U.S. District Judge Joan Gottschall dismissed the complaint in its entirety last week, finding reasons to reject every count Wallis put forward in his complaint.

"The complaint fails to distinguish between claims brought on behalf of USA Baby and those brought by Wallis as an individual," she wrote. "The court acknowledges that there is some uncertainty as to whether the bankruptcy court could order USA Baby's assets to be abandoned to Wallis. ... The court need not grapple with these questions for purposes of the motions to dismiss, however, as each count of the amended complaint fails for additional reasons."

A number of claims Wallis filed against Cook County judges and clerks involved in th bankruptcy proceedings of USA Baby failed because "judges cannot be sued for acts performed in their judicial capacity," according to the ruling.

Wallis' claims against the law firms behind the bankruptcy were also "too conclusory to state a claim, as the fraudulent statements are not pleaded with particularity, and there are no facts in the complaint that would support an inference that the defendants were part of a conspiracy to control USA Baby's assets," Gottschall found.

Wallis, now a pastor at All Nations Worship Center, self-published "Secret Corruption," a 2012 digital book detailing his experiences with the legal system.

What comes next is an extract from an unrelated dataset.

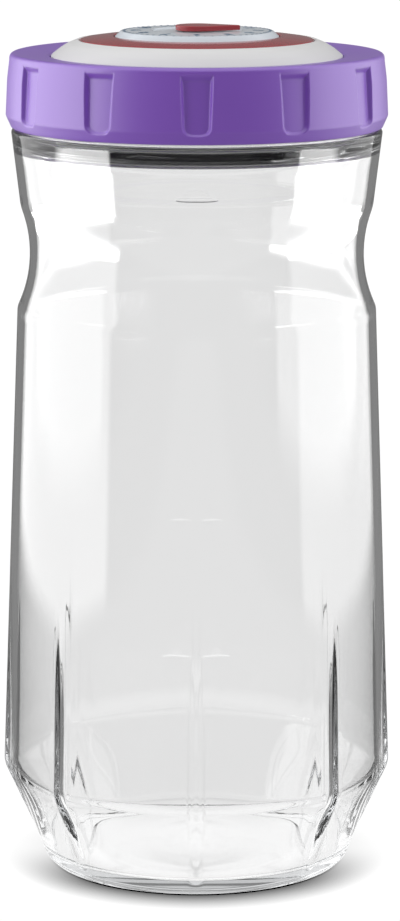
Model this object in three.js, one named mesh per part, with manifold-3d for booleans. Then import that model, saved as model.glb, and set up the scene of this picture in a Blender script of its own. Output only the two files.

His biography on Amazon says: "Pastor Wallis was thrust into the world of litigation through an alleged corrupt enterprise scheme to bankrupt USA Baby, Inc., which was accomplished in 2008. Then, he was catapulted into the position of being forced to represent himself when lawyers for said enterprise used the legal system to accomplish their scheme (To date, none of the alleged parties have been indicted for their numerous alleged criminal activities). USA Baby, Inc. was liquidated, even though profitable. It was then that his understanding of the reality of secret corruption in the legal system set in, as back room deals and back channel communication were exposed." (Parentheses in original.)